According to court documents, the recordkeeping error with the Millennium garage occurred during the data conversion from the city’s old computer system to the new one.

Whatever the reason for the foul-up, Casab says it’s not his problem.

“You can’t sue the person who bought the property,” contends his lawyer. “We want our deed plus damages.”

Casab says he won’t drop the suit, despite growing legal bills.

“We’re fighting the city, we’re fighting the county, I’m fighting everybody,” says Casab.

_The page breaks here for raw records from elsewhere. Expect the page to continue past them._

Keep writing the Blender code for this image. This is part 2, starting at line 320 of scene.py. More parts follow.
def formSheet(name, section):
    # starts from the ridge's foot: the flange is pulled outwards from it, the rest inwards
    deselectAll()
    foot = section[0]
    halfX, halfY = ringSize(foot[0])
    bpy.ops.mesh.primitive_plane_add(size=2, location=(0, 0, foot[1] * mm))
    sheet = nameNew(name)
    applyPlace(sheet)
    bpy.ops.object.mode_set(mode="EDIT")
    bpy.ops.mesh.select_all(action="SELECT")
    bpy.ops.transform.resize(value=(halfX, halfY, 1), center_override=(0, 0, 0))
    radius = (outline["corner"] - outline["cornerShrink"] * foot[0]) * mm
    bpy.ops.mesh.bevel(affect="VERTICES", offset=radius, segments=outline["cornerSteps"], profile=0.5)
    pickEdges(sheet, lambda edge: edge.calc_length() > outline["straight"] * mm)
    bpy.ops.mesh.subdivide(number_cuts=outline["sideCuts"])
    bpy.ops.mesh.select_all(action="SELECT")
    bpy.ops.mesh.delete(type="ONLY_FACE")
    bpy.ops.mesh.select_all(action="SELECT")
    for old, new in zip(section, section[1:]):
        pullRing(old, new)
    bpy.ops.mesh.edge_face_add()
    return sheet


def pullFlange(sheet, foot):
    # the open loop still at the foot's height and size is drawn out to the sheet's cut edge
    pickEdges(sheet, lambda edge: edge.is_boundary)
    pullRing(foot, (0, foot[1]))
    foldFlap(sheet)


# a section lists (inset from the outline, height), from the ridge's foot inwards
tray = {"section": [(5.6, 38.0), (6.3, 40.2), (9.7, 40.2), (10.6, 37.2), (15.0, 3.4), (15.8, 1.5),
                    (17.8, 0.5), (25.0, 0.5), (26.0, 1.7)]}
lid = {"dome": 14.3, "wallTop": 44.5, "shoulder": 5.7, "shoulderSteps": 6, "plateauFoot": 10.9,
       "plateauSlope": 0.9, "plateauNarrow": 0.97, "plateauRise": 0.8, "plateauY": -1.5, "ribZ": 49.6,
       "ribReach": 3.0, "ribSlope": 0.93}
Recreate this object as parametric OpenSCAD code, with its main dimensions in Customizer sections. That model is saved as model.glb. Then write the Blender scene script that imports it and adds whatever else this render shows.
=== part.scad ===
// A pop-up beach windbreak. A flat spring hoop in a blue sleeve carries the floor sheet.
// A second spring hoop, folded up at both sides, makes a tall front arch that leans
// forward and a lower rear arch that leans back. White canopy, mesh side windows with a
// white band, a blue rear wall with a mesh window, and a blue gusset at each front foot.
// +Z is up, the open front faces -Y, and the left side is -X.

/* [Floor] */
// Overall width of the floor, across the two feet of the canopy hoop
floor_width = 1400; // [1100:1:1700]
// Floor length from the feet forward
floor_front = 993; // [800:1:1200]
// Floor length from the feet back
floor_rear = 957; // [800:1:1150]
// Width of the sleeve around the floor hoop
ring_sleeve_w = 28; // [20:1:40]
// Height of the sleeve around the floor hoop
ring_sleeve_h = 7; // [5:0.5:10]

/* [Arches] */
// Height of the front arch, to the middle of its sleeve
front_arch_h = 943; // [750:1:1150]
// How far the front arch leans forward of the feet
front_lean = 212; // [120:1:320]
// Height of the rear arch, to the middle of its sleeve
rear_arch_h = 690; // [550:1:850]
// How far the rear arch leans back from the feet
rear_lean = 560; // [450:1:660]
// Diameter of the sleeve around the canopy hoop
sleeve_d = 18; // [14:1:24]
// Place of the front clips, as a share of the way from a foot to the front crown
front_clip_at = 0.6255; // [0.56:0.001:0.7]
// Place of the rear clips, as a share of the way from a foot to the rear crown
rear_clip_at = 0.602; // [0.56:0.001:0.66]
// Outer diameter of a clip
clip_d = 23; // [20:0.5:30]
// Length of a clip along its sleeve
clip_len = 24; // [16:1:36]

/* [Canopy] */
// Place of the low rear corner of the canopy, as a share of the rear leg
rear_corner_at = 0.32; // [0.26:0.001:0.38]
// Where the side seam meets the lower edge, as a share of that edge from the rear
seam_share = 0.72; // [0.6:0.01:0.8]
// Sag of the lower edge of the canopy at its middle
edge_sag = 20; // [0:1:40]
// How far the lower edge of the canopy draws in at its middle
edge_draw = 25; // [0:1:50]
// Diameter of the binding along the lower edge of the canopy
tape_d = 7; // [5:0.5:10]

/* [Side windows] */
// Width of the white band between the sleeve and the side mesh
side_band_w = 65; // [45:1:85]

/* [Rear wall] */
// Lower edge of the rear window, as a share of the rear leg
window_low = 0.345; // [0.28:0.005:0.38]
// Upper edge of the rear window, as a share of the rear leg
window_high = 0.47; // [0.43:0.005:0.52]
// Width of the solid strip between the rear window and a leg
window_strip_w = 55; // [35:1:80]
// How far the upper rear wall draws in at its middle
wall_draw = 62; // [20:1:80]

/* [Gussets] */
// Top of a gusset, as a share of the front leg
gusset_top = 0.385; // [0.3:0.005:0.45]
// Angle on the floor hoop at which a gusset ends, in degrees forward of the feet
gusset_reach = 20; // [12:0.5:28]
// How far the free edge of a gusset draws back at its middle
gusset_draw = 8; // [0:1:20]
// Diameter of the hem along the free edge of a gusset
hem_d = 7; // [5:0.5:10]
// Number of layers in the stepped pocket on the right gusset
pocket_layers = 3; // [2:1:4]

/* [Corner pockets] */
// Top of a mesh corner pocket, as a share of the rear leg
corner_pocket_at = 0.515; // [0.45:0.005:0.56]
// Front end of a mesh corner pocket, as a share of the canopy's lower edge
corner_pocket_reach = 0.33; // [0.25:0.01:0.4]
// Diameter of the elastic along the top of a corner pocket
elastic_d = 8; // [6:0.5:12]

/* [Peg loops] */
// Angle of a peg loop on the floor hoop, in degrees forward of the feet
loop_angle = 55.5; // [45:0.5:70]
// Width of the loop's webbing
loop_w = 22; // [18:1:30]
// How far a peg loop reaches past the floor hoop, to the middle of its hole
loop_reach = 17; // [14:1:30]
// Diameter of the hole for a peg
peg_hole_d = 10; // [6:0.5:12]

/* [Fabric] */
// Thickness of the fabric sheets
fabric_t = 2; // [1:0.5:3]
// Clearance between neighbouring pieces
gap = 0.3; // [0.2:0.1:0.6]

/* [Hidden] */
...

Judge Kelly ruled in June that Casab’s company, Michigan Financial Investment, is the rightful owner of 612 First St. and that the city lost its rights to the parcel when the county foreclosed. Despite the ruling, last month she allowed the city to file another motion arguing the sale was illegal because the city didn’t get notified. She’s expected to make a final ruling soon.

Should the courts continue to rule in Casab’s favor, the city will end up paying dearly for its mistake.

In a recent motion, city lawyers state, “the public has suffered the loss” of a garage that’s “crucial to serve the immediate demands of the downtown central business and planned expansion of the central business districts.” They call Casab a “tax scavenger.”

Casab is unmoved, saying he either wants half the parking revenue from the garage — which he estimates to be about $200,000 a month — or as much as $10 million for the city to buy him out.

Casab says it’s only business.

“Do you feel bad when the city takes houses away from people who’ve been living there for 30 years?” he asks. “The city doesn’t worry about that. When someone doesn’t pay their taxes, their property gets taken away. That’s the law. Why should the city be different? They got caught in their own game.

“I love the city, I always have. It’s my city. I was born there and grew up in the city. All my life, I’m a Detroiter.”

The sentiment isn’t going to stifle his chance to turn a huge profit.

“I own half a parking structure, or a little more. I’m entitled to half of what it’s worth, or a little more. This is a business venture. I’m not in it for making friends,” Casab says.